I do agree with you that if there are infinitely many universes and only finitely many possible state of matter, it would be very unlikely for only one state to occur infinitely many times. But then again, perhaps there are laws of nature that make some configurations of matter more likely than others, so we don't actually know the true probabilities.

ps -- There's another wrinkle to this. If someone believes that the universe is a computation -- this is the "computable universe hypothesis" -- then the noncomputable numbers don't even exist. Only computable numbers exist. I have a hard time with that because then the real line would be full of holes. But some speculative thinkers believe it.

You take a stab at a number line with a pointer and you will hit a 'typical number' as I call it. That number cannot be expressed with any amount of digits. It has zero probability of being hit, and yet it was hit.
Is that more what you're after? — noAxioms

That's exactly right. The set of computable numbers is said to have "measure zero." https://en.wikipedia.org/wiki/Null_set

Edit: I wrote that before reading your last post. Creepy...
No, I would say it is impossible to hit a computable (or expressible) number, except to say 'this one'. — noAxioms

It's not impossible. The computable numbers exist. You might hit one. There are infinitely many of them, after all. In infinite probability spaces, probability zero events may occur; and probability 1 events are not absolutely certain.

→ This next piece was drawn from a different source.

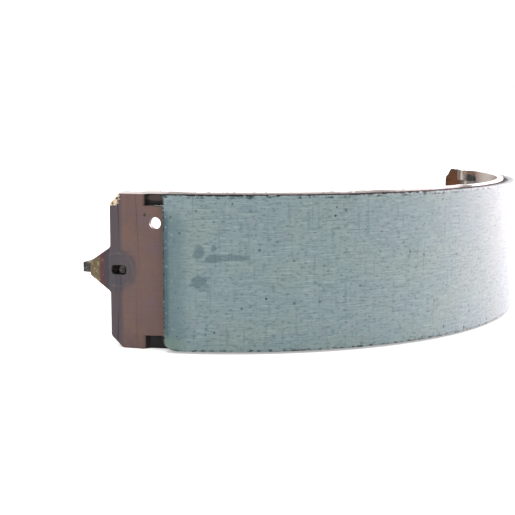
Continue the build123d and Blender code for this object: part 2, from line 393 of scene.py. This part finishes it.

Getting back to our original point, this is why even if there are infinitely many universes, SOME state must recur infinitely many times, but not necessarily any particular one. SOME person might have a twin, but probably not you or me.

So at best, the "in an infinite universe there must be two earths" is false in an absolute sense, and is at best a probabilistic argument. Which I think we already agreed on.